Records excerpted from a collection
— Start —
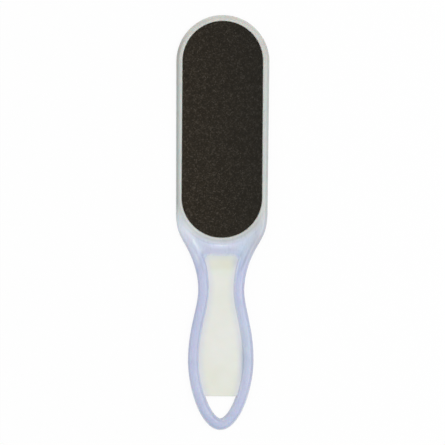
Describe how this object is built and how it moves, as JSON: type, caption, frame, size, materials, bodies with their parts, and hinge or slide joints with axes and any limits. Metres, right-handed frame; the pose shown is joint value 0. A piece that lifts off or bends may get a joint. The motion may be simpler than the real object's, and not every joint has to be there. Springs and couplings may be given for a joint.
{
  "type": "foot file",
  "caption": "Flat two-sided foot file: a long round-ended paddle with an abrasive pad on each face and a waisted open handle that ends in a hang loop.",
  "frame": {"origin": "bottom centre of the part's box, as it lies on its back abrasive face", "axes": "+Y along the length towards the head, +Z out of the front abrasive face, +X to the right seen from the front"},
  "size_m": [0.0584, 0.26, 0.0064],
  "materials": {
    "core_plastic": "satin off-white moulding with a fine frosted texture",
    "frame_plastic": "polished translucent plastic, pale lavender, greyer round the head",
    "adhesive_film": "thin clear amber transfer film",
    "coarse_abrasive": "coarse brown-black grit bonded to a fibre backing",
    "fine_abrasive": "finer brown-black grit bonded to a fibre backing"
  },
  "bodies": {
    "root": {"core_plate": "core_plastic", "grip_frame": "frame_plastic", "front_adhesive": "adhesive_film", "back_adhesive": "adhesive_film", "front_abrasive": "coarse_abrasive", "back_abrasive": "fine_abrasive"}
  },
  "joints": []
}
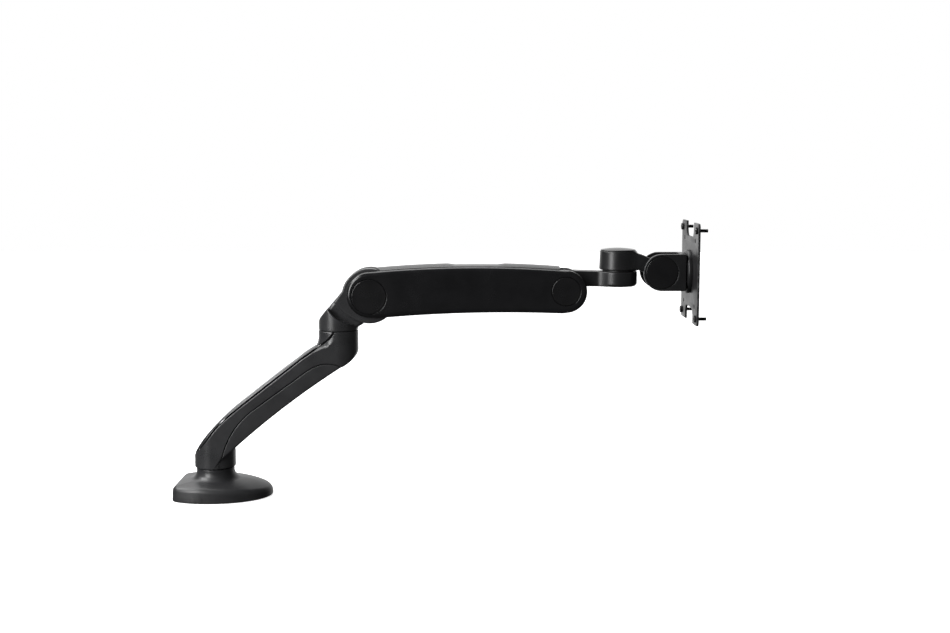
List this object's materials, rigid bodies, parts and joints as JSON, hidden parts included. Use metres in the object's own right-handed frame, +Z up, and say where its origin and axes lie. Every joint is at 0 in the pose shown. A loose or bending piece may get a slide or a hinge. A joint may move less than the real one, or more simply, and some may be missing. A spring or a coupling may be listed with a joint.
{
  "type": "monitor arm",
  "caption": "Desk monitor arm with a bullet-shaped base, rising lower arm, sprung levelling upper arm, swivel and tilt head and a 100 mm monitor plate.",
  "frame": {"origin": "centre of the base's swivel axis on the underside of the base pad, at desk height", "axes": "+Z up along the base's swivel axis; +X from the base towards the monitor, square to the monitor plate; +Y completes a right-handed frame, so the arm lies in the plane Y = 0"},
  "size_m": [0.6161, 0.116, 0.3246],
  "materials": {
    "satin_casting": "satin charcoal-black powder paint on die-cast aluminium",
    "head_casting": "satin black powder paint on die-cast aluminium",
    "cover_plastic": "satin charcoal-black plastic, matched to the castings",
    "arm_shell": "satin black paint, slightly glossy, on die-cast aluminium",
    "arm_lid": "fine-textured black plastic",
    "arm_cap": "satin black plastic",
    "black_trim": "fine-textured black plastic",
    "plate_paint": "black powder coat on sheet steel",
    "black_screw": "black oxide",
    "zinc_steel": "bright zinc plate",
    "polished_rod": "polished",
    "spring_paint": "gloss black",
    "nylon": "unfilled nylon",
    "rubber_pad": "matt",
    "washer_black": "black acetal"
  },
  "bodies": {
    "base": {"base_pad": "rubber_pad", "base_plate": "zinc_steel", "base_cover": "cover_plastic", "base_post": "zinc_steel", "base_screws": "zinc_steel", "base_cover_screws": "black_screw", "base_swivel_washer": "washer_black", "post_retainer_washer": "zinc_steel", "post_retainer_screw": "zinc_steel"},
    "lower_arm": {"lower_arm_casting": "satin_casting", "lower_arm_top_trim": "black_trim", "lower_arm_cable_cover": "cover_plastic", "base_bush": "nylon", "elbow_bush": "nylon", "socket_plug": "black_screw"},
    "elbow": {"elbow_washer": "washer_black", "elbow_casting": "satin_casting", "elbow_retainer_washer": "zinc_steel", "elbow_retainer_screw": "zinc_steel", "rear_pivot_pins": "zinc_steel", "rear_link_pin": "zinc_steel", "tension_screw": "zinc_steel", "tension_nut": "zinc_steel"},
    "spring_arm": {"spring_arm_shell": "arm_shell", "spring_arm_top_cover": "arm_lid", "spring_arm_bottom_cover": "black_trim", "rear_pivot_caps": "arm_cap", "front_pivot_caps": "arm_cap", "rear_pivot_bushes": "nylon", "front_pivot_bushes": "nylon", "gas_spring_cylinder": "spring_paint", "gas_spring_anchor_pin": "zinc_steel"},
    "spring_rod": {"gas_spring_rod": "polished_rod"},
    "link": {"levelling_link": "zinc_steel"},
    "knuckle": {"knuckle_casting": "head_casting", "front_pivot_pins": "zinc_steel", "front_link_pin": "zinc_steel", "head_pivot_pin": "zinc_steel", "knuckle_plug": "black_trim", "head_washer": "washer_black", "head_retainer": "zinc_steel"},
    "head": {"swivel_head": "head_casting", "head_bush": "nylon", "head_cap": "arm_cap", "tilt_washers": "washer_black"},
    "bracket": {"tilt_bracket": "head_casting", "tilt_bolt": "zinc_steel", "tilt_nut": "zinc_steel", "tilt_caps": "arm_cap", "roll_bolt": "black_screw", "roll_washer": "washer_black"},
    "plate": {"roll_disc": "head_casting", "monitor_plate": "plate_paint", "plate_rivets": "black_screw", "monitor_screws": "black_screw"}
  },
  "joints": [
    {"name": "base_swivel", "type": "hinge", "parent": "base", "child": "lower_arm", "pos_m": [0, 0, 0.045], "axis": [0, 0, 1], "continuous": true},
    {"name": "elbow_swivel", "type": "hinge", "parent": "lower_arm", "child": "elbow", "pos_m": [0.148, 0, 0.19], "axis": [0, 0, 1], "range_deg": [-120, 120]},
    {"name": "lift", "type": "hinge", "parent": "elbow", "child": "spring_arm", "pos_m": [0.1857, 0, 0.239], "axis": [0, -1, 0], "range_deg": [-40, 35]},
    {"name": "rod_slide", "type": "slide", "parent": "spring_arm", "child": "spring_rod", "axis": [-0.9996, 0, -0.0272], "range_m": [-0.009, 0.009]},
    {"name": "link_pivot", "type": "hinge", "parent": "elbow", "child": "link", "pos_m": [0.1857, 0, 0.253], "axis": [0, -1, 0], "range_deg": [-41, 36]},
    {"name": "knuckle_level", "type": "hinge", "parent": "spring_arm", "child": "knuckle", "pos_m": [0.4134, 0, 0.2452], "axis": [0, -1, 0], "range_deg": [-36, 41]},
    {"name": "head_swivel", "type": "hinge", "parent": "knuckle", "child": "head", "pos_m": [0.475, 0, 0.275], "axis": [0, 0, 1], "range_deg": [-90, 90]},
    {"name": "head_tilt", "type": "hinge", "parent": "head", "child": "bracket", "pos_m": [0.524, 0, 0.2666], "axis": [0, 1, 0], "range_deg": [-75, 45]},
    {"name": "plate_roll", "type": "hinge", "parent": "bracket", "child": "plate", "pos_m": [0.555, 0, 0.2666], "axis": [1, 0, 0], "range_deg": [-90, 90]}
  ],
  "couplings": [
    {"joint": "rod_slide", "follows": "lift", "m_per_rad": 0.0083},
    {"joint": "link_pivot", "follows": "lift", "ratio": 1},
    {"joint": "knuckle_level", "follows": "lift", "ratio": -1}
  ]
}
— End —
— Start —
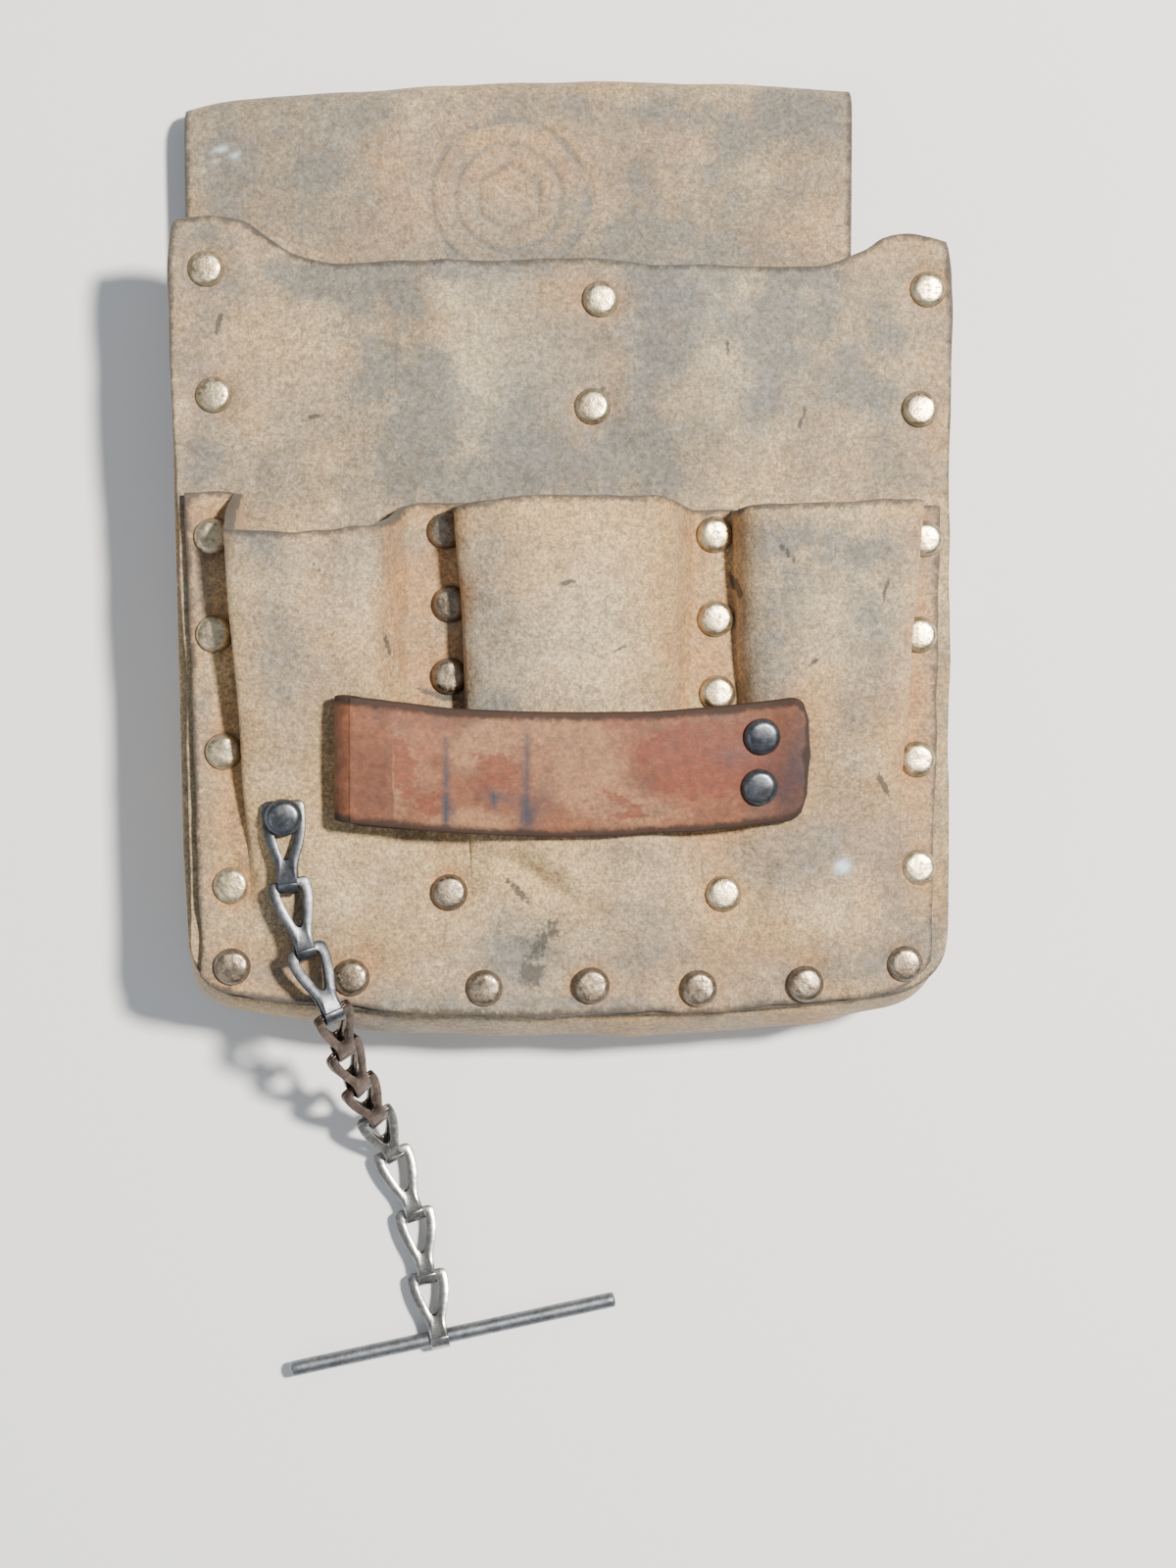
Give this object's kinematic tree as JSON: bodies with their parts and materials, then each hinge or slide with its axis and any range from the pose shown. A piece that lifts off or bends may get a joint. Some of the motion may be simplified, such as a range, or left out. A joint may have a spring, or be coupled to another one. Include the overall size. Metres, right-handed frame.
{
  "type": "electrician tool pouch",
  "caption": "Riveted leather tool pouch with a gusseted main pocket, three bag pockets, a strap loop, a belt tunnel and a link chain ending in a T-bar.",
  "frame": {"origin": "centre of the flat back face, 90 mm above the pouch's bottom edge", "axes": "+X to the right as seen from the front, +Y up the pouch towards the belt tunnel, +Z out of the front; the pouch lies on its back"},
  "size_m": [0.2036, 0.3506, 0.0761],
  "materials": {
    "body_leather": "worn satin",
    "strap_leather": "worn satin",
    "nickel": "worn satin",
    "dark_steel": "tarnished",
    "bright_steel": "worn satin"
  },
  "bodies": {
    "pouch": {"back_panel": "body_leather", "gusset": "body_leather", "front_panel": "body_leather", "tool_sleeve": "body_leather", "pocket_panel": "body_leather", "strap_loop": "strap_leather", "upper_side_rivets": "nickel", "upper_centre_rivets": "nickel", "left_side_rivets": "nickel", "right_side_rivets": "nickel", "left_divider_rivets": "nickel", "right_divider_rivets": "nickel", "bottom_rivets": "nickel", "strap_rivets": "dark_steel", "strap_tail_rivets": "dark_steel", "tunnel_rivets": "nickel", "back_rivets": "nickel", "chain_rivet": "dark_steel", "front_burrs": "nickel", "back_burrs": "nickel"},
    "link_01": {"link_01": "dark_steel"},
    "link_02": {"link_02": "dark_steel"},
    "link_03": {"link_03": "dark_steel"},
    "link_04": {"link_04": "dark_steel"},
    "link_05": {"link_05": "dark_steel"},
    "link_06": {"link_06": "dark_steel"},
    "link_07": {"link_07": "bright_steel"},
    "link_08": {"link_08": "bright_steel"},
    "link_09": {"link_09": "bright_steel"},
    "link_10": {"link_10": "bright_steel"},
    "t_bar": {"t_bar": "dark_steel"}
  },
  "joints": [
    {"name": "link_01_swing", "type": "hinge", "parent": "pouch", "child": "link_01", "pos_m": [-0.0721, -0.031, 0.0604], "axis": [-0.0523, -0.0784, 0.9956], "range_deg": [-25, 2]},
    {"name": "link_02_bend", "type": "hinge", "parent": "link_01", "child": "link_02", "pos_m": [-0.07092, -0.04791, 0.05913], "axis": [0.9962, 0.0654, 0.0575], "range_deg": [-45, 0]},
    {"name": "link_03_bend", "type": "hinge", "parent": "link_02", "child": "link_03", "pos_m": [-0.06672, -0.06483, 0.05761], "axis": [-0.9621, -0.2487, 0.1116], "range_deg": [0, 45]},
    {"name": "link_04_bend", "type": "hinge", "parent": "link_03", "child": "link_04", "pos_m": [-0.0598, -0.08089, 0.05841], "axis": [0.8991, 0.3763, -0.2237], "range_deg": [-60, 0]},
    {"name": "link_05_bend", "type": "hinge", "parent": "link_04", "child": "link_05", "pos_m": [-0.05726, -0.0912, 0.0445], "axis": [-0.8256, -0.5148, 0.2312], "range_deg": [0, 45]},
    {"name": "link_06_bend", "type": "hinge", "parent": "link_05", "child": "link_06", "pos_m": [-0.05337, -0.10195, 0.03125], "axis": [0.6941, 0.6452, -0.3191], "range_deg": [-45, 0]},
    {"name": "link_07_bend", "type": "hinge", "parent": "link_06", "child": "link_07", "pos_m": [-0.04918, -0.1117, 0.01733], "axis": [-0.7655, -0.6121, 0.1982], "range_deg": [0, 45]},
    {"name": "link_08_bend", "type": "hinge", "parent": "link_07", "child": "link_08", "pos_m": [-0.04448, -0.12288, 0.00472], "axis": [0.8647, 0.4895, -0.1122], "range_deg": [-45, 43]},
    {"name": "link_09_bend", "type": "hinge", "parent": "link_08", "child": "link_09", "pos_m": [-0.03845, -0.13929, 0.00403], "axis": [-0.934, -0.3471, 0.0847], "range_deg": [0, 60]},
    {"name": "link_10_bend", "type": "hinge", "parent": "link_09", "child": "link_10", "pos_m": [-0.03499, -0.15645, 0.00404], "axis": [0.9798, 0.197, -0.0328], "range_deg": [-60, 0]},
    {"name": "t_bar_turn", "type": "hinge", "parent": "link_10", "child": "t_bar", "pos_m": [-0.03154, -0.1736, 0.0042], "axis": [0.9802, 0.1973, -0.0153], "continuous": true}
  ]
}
— End —
*YOUR GOAL*
Copy every line above in which the string "each" shows up.

*EXERCISE OUTPUT*
  "caption": "Flat two-sided foot file: a long round-ended paddle with an abrasive pad on each face and a waisted open handle that ends in a hang loop.",
Give this object's kinematic tree as JSON: bodies with their parts and materials, then each hinge or slide with its axis and any range from the pose shown. A piece that lifts off or bends may get a joint. Some of the motion may be simplified, such as a range, or left out. A joint may have a spring, or be coupled to another one. Include the overall size. Metres, right-handed frame.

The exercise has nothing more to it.